Margaret was close to Fisher later in her life, and it is likely that she genuinely believed that she had been told by a vision to accept Edmund Tudor. It was fortunate, however, that she did indeed wish to divorce her first husband and marry the King’s half-brother, as, in reality, she had no choice in the matter. It was Henry VI himself who decided that Margaret should marry Edmund, and it is very likely that, early in 1453, he was motivated by Margaret’s royal blood. Margaret’s strong claim to be the heir to the Lancastrian dynasty was well known, and Henry almost certainly considered Edmund to be the best possible successor to the crown in the event that he died childless.
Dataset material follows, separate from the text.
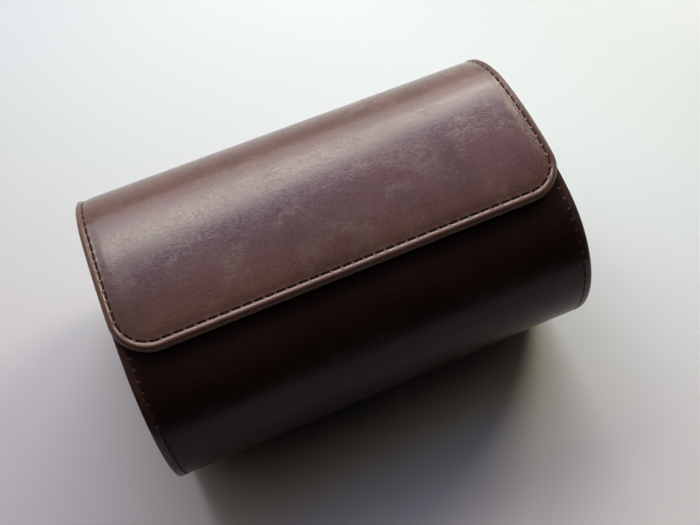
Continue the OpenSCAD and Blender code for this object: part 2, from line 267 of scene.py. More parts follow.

Whilst Henry VI selected Edmund Tudor as a possible successor through his marriage to Margaret, such a provision quickly became unnecessary, and in the spring of 1453, the Queen, Margaret of Anjou, announced her first pregnancy after several years of childless marriage. Whilst this should have been a moment for Henry VI to consolidate his position as King of England, public discontent at his kingship soon began to gain momentum. On 16 July 1453, the English army was decisively defeated at the Battle of Castillon by the French leaving the English in possession only of Calais on the Continent. This was a disaster for Henry VI, as, over the course of his thirty year reign, he had succeeded in losing an entire kingdom. He was devastated, and the news triggered an attack of a mental disorder that he had inherited from his grandfather, Charles VI of France, who was famously considered to be insane for much of his life. On 15 August 1453, Henry complained that he felt unusually tired, and he retired to bed early. According to
Whethamstede’s Register
, during the night, ‘a disease and disorder of such a sort overcame the king that he lost his wits and memory for a time, and nearly all his body was uncoordinated and out of control that he could neither walk, nor hold his head upright, nor easily move from where he sat’. Whilst seemingly conscious, Henry was unable to take in anything around him. On 13 October 1453, whilst he was still unresponsive, his wife gave birth to her only child in London, a son whom she named Edward.

Henry VI remained in an unresponsive state for some months and, disastrously for the Queen and her supporters, was unable to recognise the prince as his son. According to one contemporary account, Margaret of Anjou made strenuous efforts to secure the King’s recognition of the child, aware that there were rumours that her pregnancy had been the result of an extramarital affair with Margaret Beaufort’s uncle, Edmund Beaufort, Duke of Somerset:

As touchyng tythynges, please it you to wite that at the Princes coming to Wyndesore, the Duc of Buk’ toke hym in his armes and presented hym to the Kyng in godely wise, besechyng the Kyng to blisse hym; and the Kyng gave no answere. Natheless the Duk abode stille with the Prince by the Kyng; and whan he coude no maner answere have, the Quene come in, and toke the Prince in hir armes and presented hym in like forme as the Duke had done, desiryng that he shuld blisse it; but alle their labour was in veyne, for they departed thens without any answere or counteaunce saving only yay ones he loked on the Prince and caste doune his eyene ayen, without any more.